We finally came out above Mickleham village, spoilt only by the drone of the A24. We took to empty tarmac and dropped into Mickleham village itself before a short tarmac run over to the bottom of Boxhill and then on to Westhumble station and a tea break at Pilgrim Cycles
Another first for me. I enjoyed a nice homemade cappucino (which really should have been tamped by a Chris King tamper) and some fruit cake while standing in front of a log fire which made stepping outside again a bit of a shock to the system.
By now we were getting close to home and Alan took the chance to let the train take the strain while the rest of us headed up past the Chapel and onto the Denbies estate to climb (again) up to Ranmore. We took things easy and caught some walkers and families out exploring the vineyard, with one father and buggy-ensconced child deciding to join our peloton for a short stretch before Dad’s lungs gave out.
Practically all the walkers we saw today were in good spirits but being chased by a man with a baby buggy was another new experience for me!
Up on Ranmore (once Lloyd had wrestled his wide-barred bike through the gates) we headed for Golden Nugget.

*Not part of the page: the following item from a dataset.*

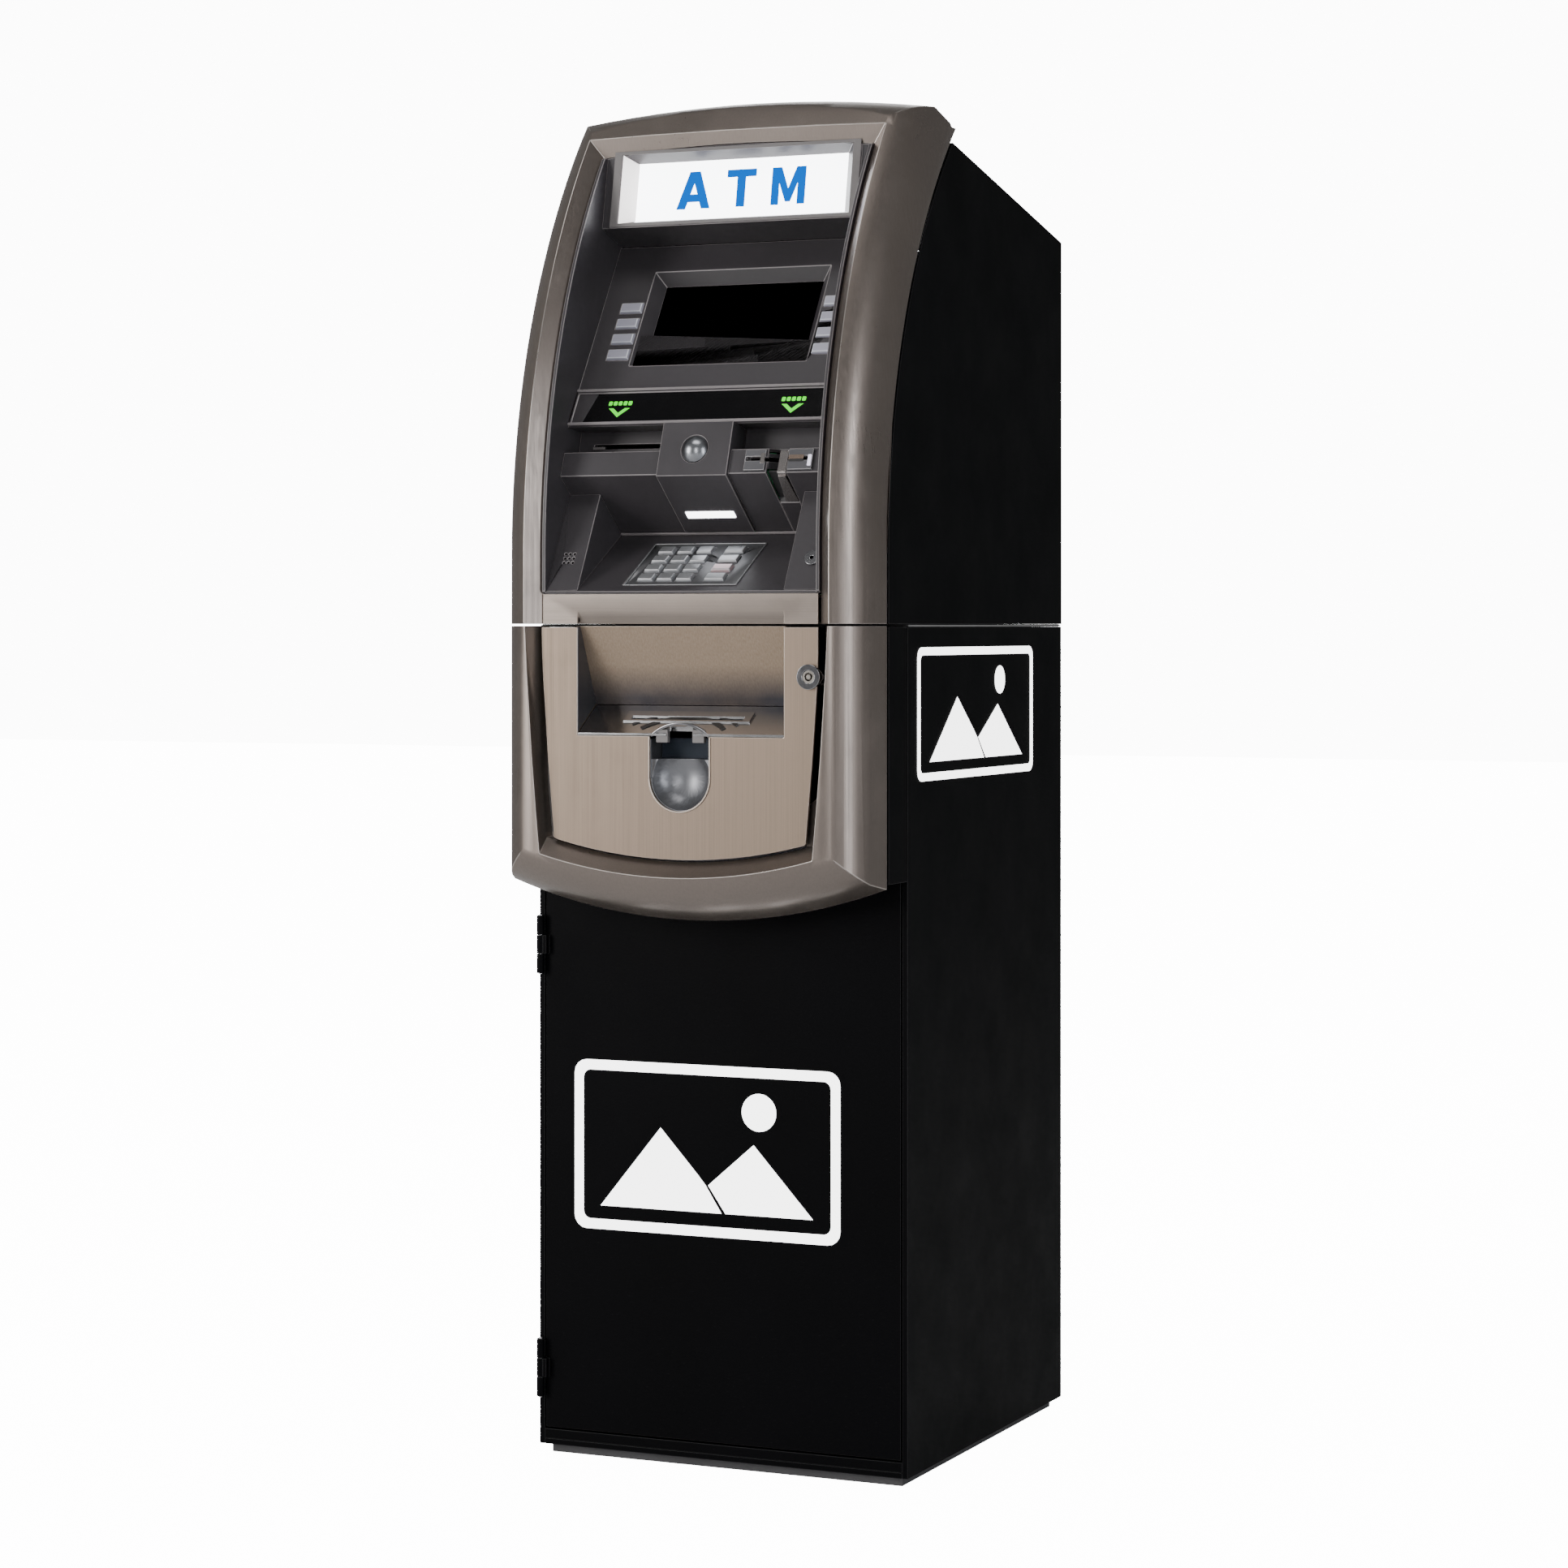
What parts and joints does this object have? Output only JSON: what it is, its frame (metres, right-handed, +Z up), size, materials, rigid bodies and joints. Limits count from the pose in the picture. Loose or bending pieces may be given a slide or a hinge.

This is basically a bit of a tricky customer in these conditions with – put simply – too much clay. I enjoyed my run down but it was a careful bit of navigation all the way down.
Despite following Gordon half of the way, Kev still held me up you understand, even though he was behind me. Just for the record, haha!
The final few miles saw riders gradually peeling off until a compact group of four made it back to the Bockett’s car park via an improbably wet Admiral’s Track.
By the time I got back home I just about notched 20 miles and was completely wasted during the afternoon. What a great start to the year.